Apart from global finance, Levinson is eager to assist his hometown. He’s an avid supporter of the Detroit Children’s Fund, a nonprofit focused on improving educational outcomes in the city through investments that expand already successful schools and improve those that are substandard. The ultimate goal is for every child in Detroit to receive a top-notch education. Founded by Levinson in 2014, he helped launch the fund with a $10 million gift.

“It’s my biggest philanthropic endeavor,” he says. “I’m really pleased to be part of an organization that’s doing really good stuff and fostering real change in the city, and that’s part of the requirement for the future growth and dynamism of the city.”

Levinson, 50, has gotten more than his share of publicity for some of the perks his stunning success has brought to the forefront — late last year he paid $20 million for fashion icon Tom Ford’s house in Bel Air, Calif., designed by famed architect Richard Neutra. The transaction came after he paid nearly $40 million for a two-acre lot across the street. Levinson also owns homes in Singapore, Tokyo, and Amagansett, N.Y.

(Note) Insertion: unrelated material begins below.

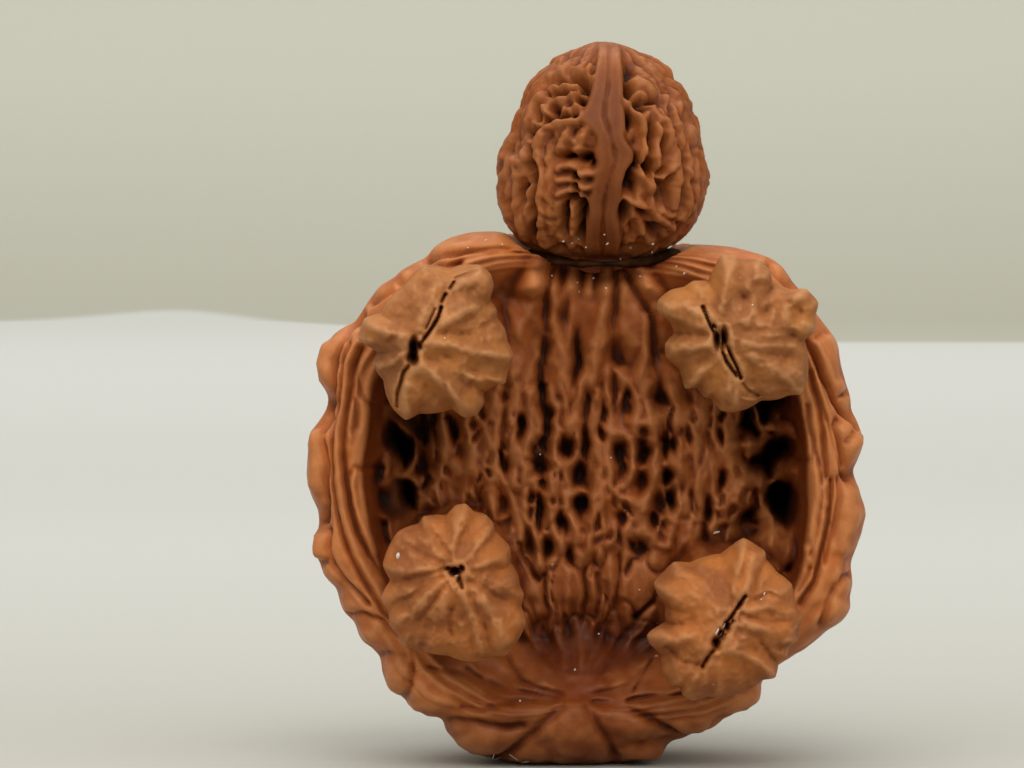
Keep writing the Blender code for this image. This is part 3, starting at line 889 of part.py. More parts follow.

The wealth, as it turns out, was a lot for even Levinson himself to handle, along with his family. As a result, he and his wife, Brittany, made a commitment several years ago to a significant lifestyle adjustment for themselves and their young children.

“I made a big effort to simplify my life dramatically into just certain verticals or segments,” he says. “One is obviously work, the other is family, and the third is basically health and fitness. After that there’s not a whole lot of time for anything else. You just realize what’s important and you sort of dispense with all the B.S. And I work around each of those segments tirelessly.

“I really believe that if you’re doing something that you’re really excited about and you’re extremely interested and motivated, then it doesn’t feel like work.”